Last weekend I went grocery shopping, at my usual, let’s say, charismatic market, filled with angry moms who are notorious for getting into arguments in front of the egg display, and older bachelors, who’s carts are filled with potato crisps and Swanson meals, that I nearly consider inviting them over for dinner every time I am behind them in line. (Yes, I look at other people’s carts, don’t deny that you do too.)
Why do I go back every week, despite the traumatic experience that makes me want to psych myself up in the parking lot before grabbing a rickety (sometimes sticky, ugh) cart, armed with earbuds in, and a shopping list in hand? Because the produce selection is incredible, and the freshest available.
And, it’s cheap.
I don’t think there’s anyone who works in academia that will argue against shopping at an affordable market, because let’s face it, our compensation comes in the form of publishable works, not what gets automatically deposited into our account every week.
Anyway, that morning I had thankfully made it by the dangerous egg display without incident. In fact, I was surprised not to see the usual congestion at the front of the market; a bottle neck of people checking eggs to see if they had cracked in their crates, verifying what day it was on their cell phones and then comparing what the expiration date of the yogurt was, as well as the older ladies with luggage bags on wheels (yes) that habitually leave them in the middle of the aisle, only to give you a good whack to the boniest part of your ankle as they try to plow through the congestion that they deemed your fault. But at 8:30 a.m., on a Saturday no less, the aisle was clear; a welcoming pathway leading up to the fish counter.
As I glanced at the various filets, I wondered if we should have poached salmon for the hundredth time, or if I should be courageous and try something like monkfish; an ingredient I’ve only seen Morimoto hack up and conquer like an Iron Chef is expected to.
I couldn’t face it.
What I did come across was a whole branzino, sitting upright on its belly, wrapped up and its eye was so bright, that I just knew it had to have been packaged that morning. Also surprised at how inexpensive it was, I snatched up two.
Well, I was definitely in for a surprise when I unwrapped it on my cutting board that evening.
What’s that you say? You can’t see anything wrong with it?

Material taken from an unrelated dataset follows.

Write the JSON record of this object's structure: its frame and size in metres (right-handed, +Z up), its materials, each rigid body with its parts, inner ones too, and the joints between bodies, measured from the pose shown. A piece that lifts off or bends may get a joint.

Naturally there wouldn’t be anything wrong, but in my case, I was horrified to see it wasn’t gutted or scaled. That happy little fish sitting up on its belly tricked me. That, and a cleverly placed price sticker.
After getting many many scales in my hair and even eyebrows (ok, maybe one or two, but that was enough), I finally cleaned the branzino and was able to stuff the cavity and throw it in the oven. Sure, Eric Ripert probably would have be horrified about what I “wasted,” and that it did look like a bear tore into it, but I was happy with myself.
No matter how bad it looked.
I’ve butchered whole chickens for dinner (or storage in the freezer), but never a fish, and now I could add that to my list, no matter how sloppy the outcome.
And you can always cover up the ragged bits that you’re embarrased about with lemons.
2 whole branzino (cleaned and scaled), about a pound each
4 lemons, two sliced into rounds, the other two in half for juicing
Two tablespoons of capers (I love capers, if you’re weary of using so many, start with a teaspoon per fish)
Four tablespoons of olive oil
A couple pinches of coarse sea salt
A sharp knife
One sheet of aluminum foil (for easy clean up to roast your fish in)
One cookie sheet (to easily take the fish in and out of the oven)
This is so easy I almost feel guilty about posting it. But you know what? The story itself was quite hard to type up, as WordPress crashed halfway through without saving, so I won’t feel that guilty about it.
Adjust the baking rack to the middle position of the oven and preheat it to 450F. While it’s warming, tear a sheet of aluminum foil off that will be large enough to hold your branzino for roasting on top of your cookie sheet. If you’re paranoid about leakage, you can always tear off two sheets, using one to cover the cookie sheet and the other to hold the fish. Place the fish on the (if you’re using two sheets, the upper sheet of) aluminum foil, then tent up the ends, so that it looks like the bottom half of an open gift box (see photo above). Season the fish on top as well as the inside with coarse sea salt. Add a tablespoon of capers to the inside. Place as many lemon slices that will fit inside the cavity as well. Pour olive oil over the fish, so that it runs off the body and makes a lovely pool for it to cook in the aluminum foil. Do the same with the lemon juice. Repeat with the other fish, in another “aluminum foil package.”
Once the oven has reached 450F, throw the fish in. Bake for about fifteen minutes. A good way to test to see if it’s done is to take a fork, and pull a bit of the flesh away from the backbone. It should look opaque, and flaky.